The basic storyline: while I actually inquired about the company’s services several weeks ago, I am now reluctant to spend time talking on the phone with this guy.

So, why, you may ask, did I bother inquiring in the first place? And why dodge his calls?

Glad you asked!

The product itself is (was) interesting – an XML feed that would allow my client’s web-site to host a “find-it-local” service provider. There are four basic configurations based on the list you want. Not much to decide upfront. The website is self explanatory, except there is NO pricing information.

In my experience, no pricing info = too expensive. It is the basis of the phrase “…if you have to ask (the price than you can’t afford it.)”

This following sounds a bit twisted, but I think prospects might impugn the motivations of a company that doesn’t advertise its prices. If I were transcribing customer thought bubbles, they’d look like this:

If we tell you the price then you’d quickly see our value proposition is weak and you won’t even make an inquiry to buy.
Therefore, we won’t show you the price and we’ll force you call or write just to find out.
And, just to maintain our advantage, we won’t answer your questions even when YOU call us. We’re just too darn busy to drop everything and speak to YOU.
But we assume you’re never too busy to talk to US, so, to maintain our power position, we will call YOU when we feel like it. And only then will we answer your questions. This is better for us since we will (hopefully) catch you off guard…and not prepare all your questions.

[hint: that’s why we don’t talk to you when YOU call US!] If you’re too busy to talk (or you try to screen us with CallerID), don’t worry. We’ll call YOU back when it’s convenient for US.
And we’ll relentlessly hound you until we close you.
When we finally talk, we’ll quickly work down OUR list to determine just how much you have to spend. (Don’t worry, we won’t waste too much time trying to understand what YOU need…). Not surprisingly, your budget will seem inadequate.
I’m convinced potential customers like me are not alone in jumping to these “Costanza-like” conclusions. Rationally or not, I think customers choose not to even bother calling when they don’t see pricing information.

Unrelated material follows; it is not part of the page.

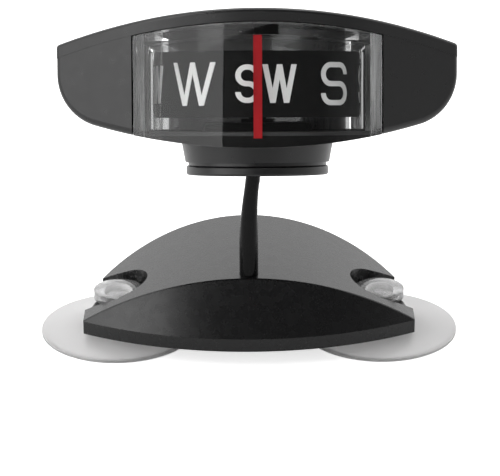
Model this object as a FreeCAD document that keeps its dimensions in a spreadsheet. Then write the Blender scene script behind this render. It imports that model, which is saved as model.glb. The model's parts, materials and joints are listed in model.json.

They will assume the worst (it costs too much; the process is too much of a hassle, yadda, yadda, yadda) and just move on.

To me an outbound phone call (without warning or permission) in response to a web inquiry is an old-school failure. Today when marketing generates an inquiry, it is typically well informed and further down the conversion tunnel. People can do so much to educate themselves these days that every prospect is (or should be) much easier to close.

Sales calls are expensive. If you absolutely need a rep, why shouldn’t you do everything in your power to make sure that that rep is closing virtually 100% of his or her calls. Why can’t you answer a prospects basic questions (i.e., ‘how much does it cost’?) first without subjecting me to the ABC call process?

This probably seems harsh (and perhaps a bit paranoid) but I think I’m onto something here. Return phone calls from quasi-intelligent, native-English speaking reps cost money and delay the close. It also signals that you have to pay a rep, which (in my mind), inflates the price.

So, instead of $50 per month for simple, self-configurable XML feed, I’m assuming the cost is going to be $1,000 to $2,000 per month for a “solution.” And 95% of the cost of the “solution” is to pay for the sales commissions for this guy to call me back because the price wasn’t on the website.

I’m no interested in wasting my time with the rep., and I certainly don’t need the hassle of answering “profile” questions, simply because I want to know ‘how much?’.

Old School vs. New Age

Today I think anyone in a marketing function should apply some common sense and use the website to signal at least some information about price. If you are selling highly customized services like, ahem, marketing consulting, then I can understand a certain reluctance to post standard, commoditized prices.

My rate, by the way, is $225 per hour. If you think that is a good value, please call me. If you think it is too expensive, there’s no reason for either of us to call.

Selling a standardized product or service (like a user-configurable XML feed for my website) is different. If you provide a product or service that can be standardized or self-configured by the customer, then it should be. If not, ask why not.

You could get change the game and rid yourself (and us) of the wasteful, old-school “always-be-closing” salesguys, endless unwanted phone calls, needless “profiling” and high commissions.

Think about it from a financial viewpoint: salespeople should be about leverage. A sales & marketing program should add margin by reducing incremental sales expense. Sales people that sit in judgement and withhold vital information from customers probably cost more (in lost sales and heft commissions) then they’ll ever add in value.

Yes, old school sales reps might filter *out* undesirable business (from people like me who are cheap), but that business is “undesirable” only because of the high-cost sales process. Let your website inform on everything (including price) and let customers qualify themselves by drilling deeper into conversion tunnels before they’re ready to buy. Then speak with them only if they can’t configure and buy themselves (with a credit card).

Inquiries will thusly be more valuable (easier to close), which will shorten sales cycles and improve marketing ROI. Less commissions = less overhead = lower prices and (potentially) higher volumes or at least better margins. Plus a nifty entry barrier since your old school competitors can’t match your prices with their high-cost sales process!